В июне 1990 года Молдавия объявила независимость от СССР, а 2 сентября того же года связанные с Москвой коммунисты, которые боялись присоединения Молдавии к Румынии, провозгласили создание Приднестровской Молдавской Республики, протянувшейся вдоль украинского берега Днестра (то есть там, где Сталин основал советскую Молдавию). В августе 1991 года Приднестровье объявило о своей независимости. Эту «независимость», которую оберегают 1800 военных оставшихся от 14-й советской армии, не признает ни одно государство в мире. Сама Россия также предпочитает пользоваться Приднестровьем как безвольным орудием влияния, чем рисковать наделением вассала самостоятельностью.
Согласно стамбульским договоренностям 1999 года, российская армия должна была покинуть Приднестровье до 2003 года, однако в июне 2006 министр обороны Сергей Иванов заявил, что она не выйдет из республики, пока там «не установится мир», что в контексте реальной ситуации на дипломатическом языке означало бессрочное приостановление выполнения Москвой своих обязательств.
В занимающем 4,2 тысячи квадратных километров Приднестровье проживает сейчас 400 тысяч человек. Процент молдаван уменьшается: сейчас их 32%, русских — 30, украинцев — 29.
Следует отметить, что национальная принадлежность в этом регионе чаще всего имеет декларативную, а не этническую основу, поскольку многие семьи там являются многонациональными. Хотя в 1990 году Приднестровье с 17% населения Молдавии и 12% ее территории производило 35% молдавского ВВП, 45% промышленной продукции и 90% электричества, сейчас Молдавия научилась жить без устаревшего приднестровского потенциала. Этот факт, изменение национального состава, а также исторические соображения могут склонить Молдавию отказаться от претензий на отделившуюся (а ранее искусственно присоединенную) провинцию. Этническая и языковая русификация наблюдается также на основной молдавской территории и была заметна уже в начале XX века. В юго-восточной части страны много веков живут православные гагаузы турецкого происхождения, получающие финансовую помощь от России, которые недавно высказались против стремления Молдавии в Евросоюз.
Приднестровье вернется в свою колыбель
В дальнейшей исторической перспективе у Приднестровья нет шансов сохранить статус отдельной территории. Претензии Молдавии на управление республикой вписываются в сталинскую политику 90-летней давности, и, следовательно, безосновательны. Эта узкая полоска земли вернется в конце концов к Украине, к которой она принадлежала более 500 лет. Возможно, если Россия сделает ставку на отделение восточных украинских областей, расширив эти претензии, например, на Крым, Киев решит ускорить возвращение себе Приднестровья. Украинским отрядам хватило бы нескольких часов, чтобы дойти до берега Днестра и заблокировать в казармах остатки 14-й армии, заняв по пути несколько аэродромов, чтобы помешать возможной высадке десанта. Поскольку Приднестровье не считается государством, украинская акция не шла бы против устава ООН и, скорее всего, не вызвала бы осуждения международной общественности.

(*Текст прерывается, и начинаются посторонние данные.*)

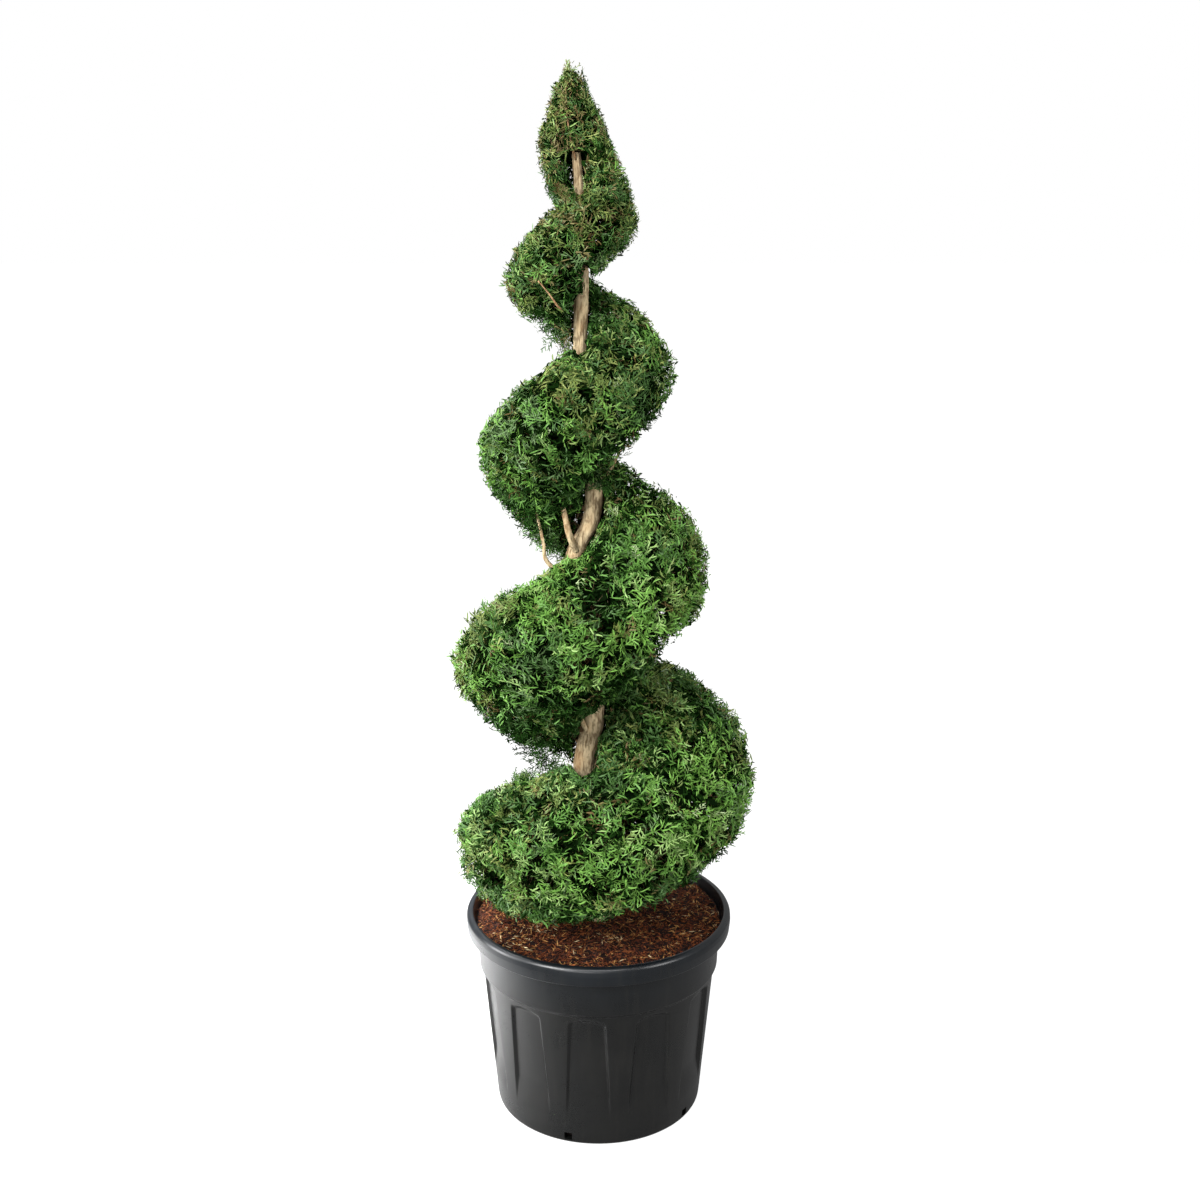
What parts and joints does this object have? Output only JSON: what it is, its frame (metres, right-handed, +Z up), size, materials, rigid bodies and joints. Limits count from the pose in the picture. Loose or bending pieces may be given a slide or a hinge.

Москва могла бы примириться с утратой Приднестровья или напасть на Украину, считаясь при этом с ответным ударом на востоке. Не стоит также забывать, что крымские татары остаются верны Киеву и не будут в таких обстоятельствах стоять в стороне. На днях они заявили, что им не нравится вмешательство России в крымские дела.
Конечно, возможное решение Украины о возвращении Приднестровья в большой и даже решающей степени зависит от того, кто будет находиться в Киеве у власти, а сейчас, когда я пишу эту статью, это еще неясно.
Тадеуш Киселевский — бывший сотрудник Польской академии наук и Ягеллонского университета, эксперт в области геостратегии и геополитики.